"I don't know what it was like facing Randy Johnson when he was young," said Rays outfielder Ben Zobrist. "But this kid, he's going to be great, and I think he has a real bright future as a starter."
The 23-year-old left-hander from nearby Lakeland racked up the most punchouts by a White Sox pitcher since Harshman sat down 16 against Boston on July 25, 1954. He also topped Pedro Martinez's 1999 record (14) for the most strikeouts at Tropicana Field. But Sale didn't have any idea about the records he was breaking and approaching.

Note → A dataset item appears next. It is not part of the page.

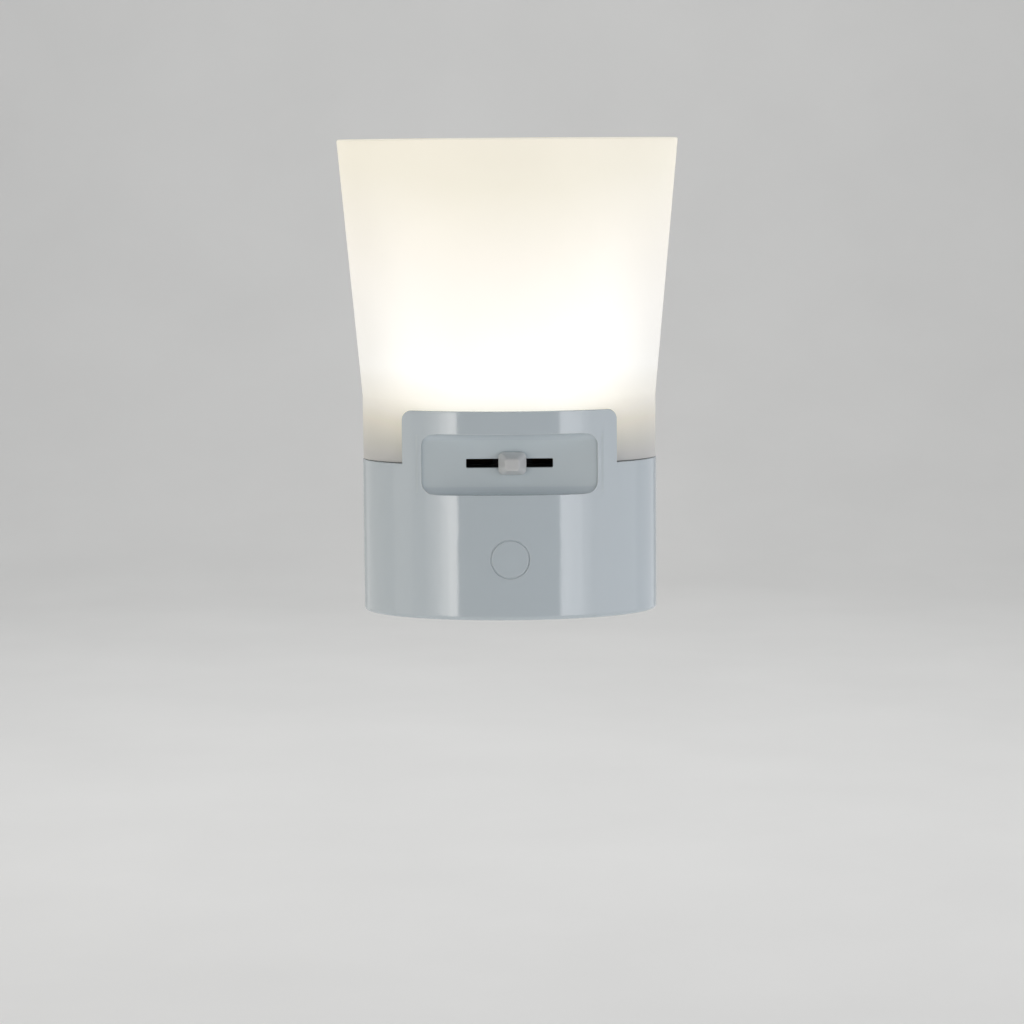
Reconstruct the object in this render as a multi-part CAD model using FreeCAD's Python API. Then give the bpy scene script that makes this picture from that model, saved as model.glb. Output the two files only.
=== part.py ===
import FreeCAD, Part
import os
import math

V = FreeCAD.Vector

# Frame: +X to the right seen from the front, +Y backwards along the blades, +Z up.
# Origin: on the flat face of the plug, half way between the two blades.
# All sizes are in millimetres.

# ---- housing ----
BODY_HALF_W = 37.1      # half width of the housing
BODY_BOTTOM = -13.0     # underside
RIM_Z = 25.6            # top of the housing beside the raised tab
MID_Y = -15.0           # straight sides in front of the seam end here
FRONT_B = 22.5          # depth of the elliptical front
SEAM_Y = -8.0           # parting line between the front and rear halves
WALL = 2.0
BOTTOM_R = 1.0          # rounding of the bottom edge
TAB_HALF_W = 26.65      # raised tab in front of the shade
TAB_TOP = 38.9
TAB_CORNER_R = 2.4
BACK_Y = -1.2           # back of the rear half
BACK_T = 2.0
NECK_HALF_W = 32.4      # back of the rear half above the rim
NECK_TOP = 40.0
PAD_HALF_W = 14.5       # raised plug face
PAD_HALF_H = 10.5
PAD_R = 6.0

# ---- finger recess, slot and round groove ----
REC_HALF_W = 21.8
REC_Z0 = 18.15
REC_Z1 = 33.2
REC_R = 3.2
REC_FLOOR_Y = -32.7
REC_FLOOR_R = 2.2       # rounding between the floor and the walls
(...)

"That's something I'm not really worried about," said Sale, who threw 80 of his 115 pitches for strikes and tied his previous career high of 11 strikeouts after five innings. "You go out there and you try not to focus on all the external stuff that might get in the way of you doing your job.
"It was fun coming here back to Florida when your friends and family are here to watch you and support you. It was a special day. It was awesome."
Sale's dazzling Memorial Day performance was backed by Adam Dunn's sixth-inning homer, his 16th. Dunn hammered a two-run shot to the back wall of Tropicana Field, a no-doubter off Rays lefty Matt Moore.
Moore was impressive in his own right, striking out 10 over seven innings. The highly-touted prospect pitched up to his potential against a lineup that had scored at least nine runs in four consecutive games. Paul Konerko struck out twice and grounded into a double play but managed to extend his hitting streak to 14 games with a ninth-inning single. Konerko went 1-for-4 and saw his Major League-leading average fall to .395.
The 25 combined strikeouts from Sale and Moore were the most since Sept. 30, 2009, when Florida's Ricky Nolasco and Atlanta's Javier Vazquez totaled 25, and the most in an American League game since Pedro Martinez and Steve Trachsel fanned 28 at Fenway Park on May 6, 2000.
But Sale got the better of Moore, becoming the youngest pitcher to record 15 strikeouts since Mark Prior fanned 16 with the Cubs in 2003. The last time a pitcher had 15-plus strikeouts within his first 10 starts -- Monday was Sale's ninth -- was Kerry Wood's 20-strikeout gem in his fifth Major League start.
"He's special," White Sox manager Robin Ventura said of Sale. "I think that's what you're seeing is him being able to kind of manage the game and know when to go for the strikeout and get ahead and all those things. Really, you look at both of them with Moore, too. You're probably looking at two kids that are going to match up quite often the next few years."
Sale was dominant from the start. He struck out three of the four batters he faced in the first inning, then two every inning until the sixth. His slider was essentially unhittable, and the Rays continued to flail after it, mostly to no avail. He gave up one run in the fourth when Zobrist singled, stole second and scored on Jose Lobaton's single to left field, his first Major League RBI.
Sale struggled to keep his emotions in check when Zobrist was safe at second after being caught on a pickoff move, later calling himself "just an absolute idiot" for losing his cool. He said he wants to avoid letting the situation get the better of him in the future, but he settled in just fine after that.
By the time he was done carving up the Rays, Sale had recorded 11 of his 15 punchouts on sliders and picked up 11 swinging strikeouts. He struck out the side twice and rang up at least two batters in six of his seven innings.
"That was kind of the slider he had last year when he'd come out of the 'pen," catcher A.J. Pierzynski said. "He'd kind of been struggling with it a little bit this year. The numbers don't reflect that, but he hasn't had as sharp of a slider the last couple starts as he did today. It was nice to have all the weapons going."
As well as he was pitching, was there any thought of giving Sale a chance to tie Harshman's record and go for strikeout No. 16?
"He's probably going to have a chance at it someday," Ventura said.